> Aim
Restate all of the data exactly.

> Raw data
============================================================

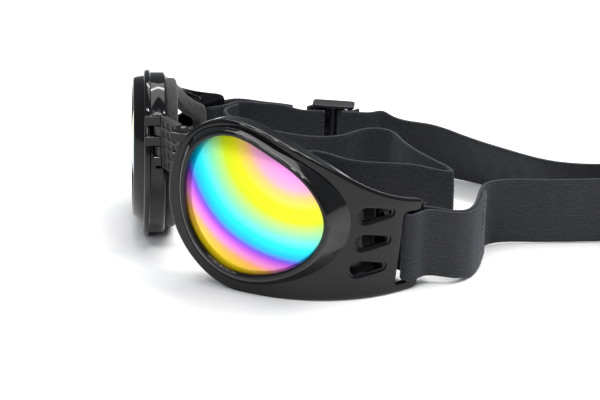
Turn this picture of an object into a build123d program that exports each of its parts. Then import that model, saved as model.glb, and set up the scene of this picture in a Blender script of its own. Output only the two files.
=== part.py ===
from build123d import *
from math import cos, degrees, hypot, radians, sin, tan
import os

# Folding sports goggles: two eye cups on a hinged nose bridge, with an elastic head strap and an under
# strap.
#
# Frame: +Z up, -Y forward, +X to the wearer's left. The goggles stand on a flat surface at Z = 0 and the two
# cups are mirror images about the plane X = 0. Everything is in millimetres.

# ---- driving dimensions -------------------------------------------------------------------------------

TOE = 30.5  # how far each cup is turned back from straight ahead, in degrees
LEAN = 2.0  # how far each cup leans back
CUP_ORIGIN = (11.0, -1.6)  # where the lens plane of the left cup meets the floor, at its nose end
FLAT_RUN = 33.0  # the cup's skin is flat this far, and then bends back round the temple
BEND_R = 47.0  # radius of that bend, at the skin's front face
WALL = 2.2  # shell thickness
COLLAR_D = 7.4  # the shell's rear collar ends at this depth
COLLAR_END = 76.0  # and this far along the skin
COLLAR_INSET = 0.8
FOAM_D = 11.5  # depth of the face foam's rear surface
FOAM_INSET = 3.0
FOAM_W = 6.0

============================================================

> Final result
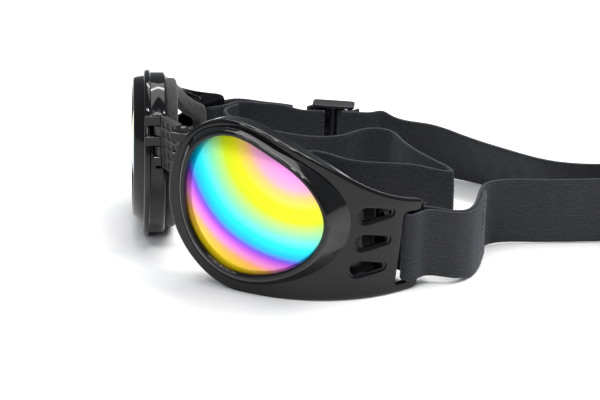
Turn this picture of an object into a build123d program that exports each of its parts. Then import that model, saved as model.glb, and set up the scene of this picture in a Blender script of its own. Output only the two files.
=== part.py ===
from build123d import *
from math import cos, degrees, hypot, radians, sin, tan
import os

# Folding sports goggles: two eye cups on a hinged nose bridge, with an elastic head strap and an under
# strap.
#
# Frame: +Z up, -Y forward, +X to the wearer's left. The goggles stand on a flat surface at Z = 0 and the two
# cups are mirror images about the plane X = 0. Everything is in millimetres.

# ---- driving dimensions -------------------------------------------------------------------------------

TOE = 30.5  # how far each cup is turned back from straight ahead, in degrees
LEAN = 2.0  # how far each cup leans back
CUP_ORIGIN = (11.0, -1.6)  # where the lens plane of the left cup meets the floor, at its nose end
FLAT_RUN = 33.0  # the cup's skin is flat this far, and then bends back round the temple
BEND_R = 47.0  # radius of that bend, at the skin's front face
WALL = 2.2  # shell thickness
COLLAR_D = 7.4  # the shell's rear collar ends at this depth
COLLAR_END = 76.0  # and this far along the skin
COLLAR_INSET = 0.8
FOAM_D = 11.5  # depth of the face foam's rear surface
FOAM_INSET = 3.0
FOAM_W = 6.0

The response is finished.